Sunday, May 9, 2010

More from the 'donations' box.


Finally got some bookshelves put up in my classroom. So far, they look a little sad ~ not just for all the open spaces, but for the content ~ or lack thereof. All of these books have been donated from U.S. agencies working in Morocco. Not much thought is put into whether these are books Moroccan children can/will actually use/want (for context, see previous post here).
From the wildly inappropriate to the outdated to the simply out of place or downright boring, we've got it covered:

* A 1985 guide to road trips across the United States
* 1999 World Almanac
* a 2000 guide to using the Internet
* "How to Write a Report" ~ 1968 edition
* Youth fiction: "Preacher's Boy"
* Gardener's Guide to Pest Control
* Biographies of Margaret Sanger and Brigham Young
* "The Age of Voltaire" from Will and Ariel Durant's 11-volume "The Story of Civilization"
* 3-volume set: "An Outline History of Switzerland: From the Origins to the Present Day;" "The * Social Structure of Switzerland;" "Philosophy from Switzerland"
* "Shane" ~ the 1949 novel that became a classic '50s Western
* "Each Time, Every Time" ~ an oversized set of colorfully attractive, easily readable graphic novels about AIDS and STIs. Kid-friendly. A bit too kid-friendly for this culture. I want everyone to have this information, but I don't particularly enjoy being the one to translate "I'm passing this white, sticky stuff" to an eager-to-read 14-year-old boy.

I'd give anything for some Shel Silverstein, some Beverly Cleary, some Eric Carle. Basic picture books with beginner words in English. Easy-to-read, youth-oriented texts.

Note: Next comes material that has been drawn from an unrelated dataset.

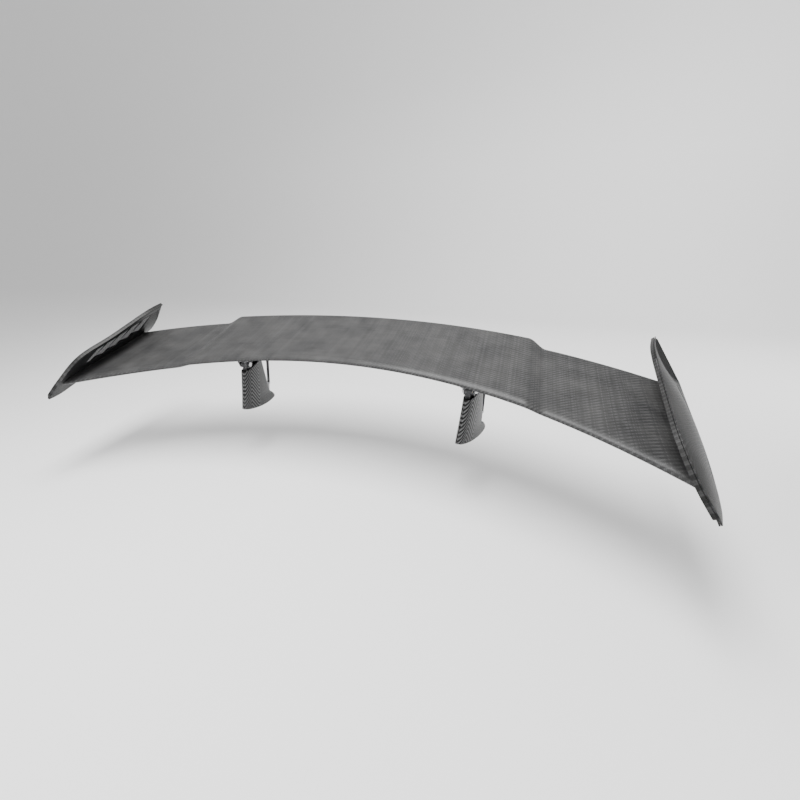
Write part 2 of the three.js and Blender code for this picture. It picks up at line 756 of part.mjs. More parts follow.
function footPin() {
  const half = forkHalf + forkThickness + 0.6;
  return barX(eyePinRadius, ramX - half, ramX + half, ...ramFoot, 20);
}

// Rams
const ramAngle = Math.atan2(ramTop[0] - ramFoot[0], ramTop[1] - ramFoot[1]);
const ramLength = Math.hypot(ramTop[0] - ramFoot[0], ramTop[1] - ramFoot[1]);

// A turned piece on the ram's line, its profile given as [radius, distance from the foot pin].
function ramTurned(profile) {
  const lathe = new THREE.LatheGeometry(profile.map(([r, s]) => new THREE.Vector2(r, s)), 20);
  return lathe.rotateX(Math.PI / 2 - ramAngle).translate(ramX, ramFoot[0], ramFoot[1]);
}

function ramRod() {
  const rod = ramTurned([[0, 4], [rodRadius, 4], [rodRadius, rodEnd], [0, rodEnd]]);
  const eye = barX(eyePinRadius + footEyeWall, ramX - eyeWidth / 2, ramX + eyeWidth / 2, ...ramFoot, 24);
  const bore = barX(eyePinRadius + runningGap, ramX - 20, ramX + 20, ...ramFoot, 20);
  return cut(join(rod, eye), bore);
}

function ramCylinder() {
  const bore = rodRadius + clearance;
  const end = ramLength - linkLugRadius - cylinderGap;
  const body = ramTurned([
    [bore, cylinderStart], [cylinderRadius, cylinderStart], [cylinderRadius, end],
    [0, end + 3], [0, end - 5], [bore, end - 7], [bore, cylinderStart],
  ]);
  const holeRadius = eyePinRadius + openPivotGap;
  const eye = barX(holeRadius + topEyeWall, ramX - eyeWidth / 2, ramX + eyeWidth / 2, ...ramTop, 24);
  const hole = barX(holeRadius, ramX - 20, ramX + 20, ...ramTop, 20);
  return cut(join(body, eye), hole);
}

function ramGland() {
  const from = cylinderStart - clearance - glandLength;
  const inner = rodRadius + clearance;
  return ramTurned([
    [inner, from], [cylinderRadius, from], [cylinderRadius + 0.8, from + 1.5],
    [cylinderRadius + 0.8, cylinderStart - clearance], [inner, cylinderStart - clearance], [inner, from],
  ]);
}

// Assembly
addNode("blade_upper_skin", skin(1), carbon);
addNode("blade_lower_skin", skin(-1), darkCarbon);
addNode("front_spar", spar(sparFront), darkCarbon);
addNode("rear_spar", spar(sparRear), darkCarbon);
addPair("end_rib", endRib, darkCarbon);
addPair("endplate_inner", innerPanel, carbon);
addPair("endplate_outer", outerPanel, carbon);
for (let i = 0; i < louvreCount; i++) addPair(`louvre_${i + 1}`, () => louvre(i), darkCarbon);
addPair("clevis", clevis, alloy);
addPair("ram_bracket", linkBracket, alloy);
addPair("pivot_pin", pivotPin, steel);
addPair("pivot_nut", pivotNut, steel);
addPair("pivot_bush", bush, bronze);
addPair("strut_fairing", fairing, carbon);
addPair("strut_post", post, darkAlloy);
addPair("foot_gasket", gasket, rubber);
addPair("foot_insert_front", () => footInsert(0), steel);
addPair("foot_insert_rear", () => footInsert(1), steel);
addPair("ram_rod", ramRod, steel);
addPair("ram_gland", ramGland, alloy);
addPair("ram_cylinder", ramCylinder, darkAlloy);
addPair("ram_foot_pin", footPin, steel);
addPair("ram_top_pin", () => eyePin(ramTop, linkOuter), steel);

export default wing;
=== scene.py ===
import math

import bmesh
import bpy
import numpy as np
from mathutils import Matrix, Vector


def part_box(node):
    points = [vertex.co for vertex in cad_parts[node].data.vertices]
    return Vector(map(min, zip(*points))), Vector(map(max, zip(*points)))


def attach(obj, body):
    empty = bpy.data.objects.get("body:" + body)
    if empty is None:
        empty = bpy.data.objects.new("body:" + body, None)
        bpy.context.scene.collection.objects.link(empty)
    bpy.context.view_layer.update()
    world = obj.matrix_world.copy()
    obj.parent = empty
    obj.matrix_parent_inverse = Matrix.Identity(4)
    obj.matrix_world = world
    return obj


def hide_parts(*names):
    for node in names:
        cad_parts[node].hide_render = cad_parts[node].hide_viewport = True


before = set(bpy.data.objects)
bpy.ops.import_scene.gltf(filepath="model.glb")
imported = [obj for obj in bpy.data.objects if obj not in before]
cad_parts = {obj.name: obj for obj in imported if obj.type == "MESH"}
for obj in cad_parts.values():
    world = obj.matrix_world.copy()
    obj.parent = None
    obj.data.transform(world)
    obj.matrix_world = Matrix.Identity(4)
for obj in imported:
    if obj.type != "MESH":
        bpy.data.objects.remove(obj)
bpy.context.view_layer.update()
print("frame loaded", len(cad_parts), "nodes")

# camera and room
cameraView = {"place": (0.4743, -0.9749, 0.5601), "yaw": 18.0, "pitch": -24.51, "lens": 16.0}
room = {
    "floorHeight": -0.15, "front": -6.0, "back": 2.6, "side": 5.0, "sweepRadius": 1.5, "wallHeight": 6.0,
    "tone": 0.92, "skyTone": 0.9, "skyStrength": 0.78,
}
lamps = [
    {"name": "overhead", "place": (-0.15, -0.2, 2.3), "aim": (0.0, -0.2, 0.1),
     "size": (1.8, 1.0), "power": 105},
    {"name": "frontFill", "place": (-0.9, -1.9, 0.9), "aim": (0, 0, 0.2),
     "size": (1.6, 0.8), "power": 22},
    {"name": "sideFill", "place": (1.5, -1.0, 0.5), "aim": (-0.8, -0.1, 0.25),
     "size": (0.8, 0.8), "power": 6},
    {"name": "wallWash", "place": (2.4, 0.4, 1.8), "aim": (1.8, 4.0, 1.4),
     "size": (1.2, 1.2), "power": 95},
]


def collect(thing):
    bpy.context.scene.collection.objects.link(thing)
    return thing


def placeCamera():
    data = bpy.data.cameras.new("shotCamera")
    data.lens = cameraView["lens"]
    data.sensor_width = 36
    data.clip_start = 0.01
    camera = collect(bpy.data.objects.new("shotCamera", data))
    camera.location = cameraView["place"]
    camera.rotation_euler = (math.radians(90 + cameraView["pitch"]), 0, math.radians(cameraView["yaw"]))
    bpy.context.scene.camera = camera


def placeLamps():
    for lamp in lamps:
        data = bpy.data.lights.new(lamp["name"], "AREA")
        data.shape = "RECTANGLE"
        data.size, data.size_y = lamp["size"]
        data.energy = lamp["power"]
        thing = collect(bpy.data.objects.new(lamp["name"], data))
        thing.location = lamp["place"]
        sight = Vector(lamp["aim"]) - Vector(lamp["place"])
        thing.rotation_euler = sight.to_track_quat("-Z", "Y").to_euler()
    world = bpy.data.worlds.new("room")
    bpy.context.scene.world = world
    world.use_nodes = True
    sky = world.node_tree.nodes["Background"]
    sky.inputs["Color"].default_value = (*[room["skyTone"]] * 3, 1)
    sky.inputs["Strength"].default_value = room["skyStrength"]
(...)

Still, even this incongruous collection is fascinating to my kids, who don't usually see bookstores or libraries, who don't live in a culture that places any value on pleasure reading. They love to pull them out and look at them. That's a good start ... and the obsessive-compulsive in me is doing an excellent job of letting them touch and jumble the tomes, resisting the urge to keep things in order. Disorder is good! The books are there to be used, examined, played with, explored. Just don't make me explain "white sticky stuff." Please.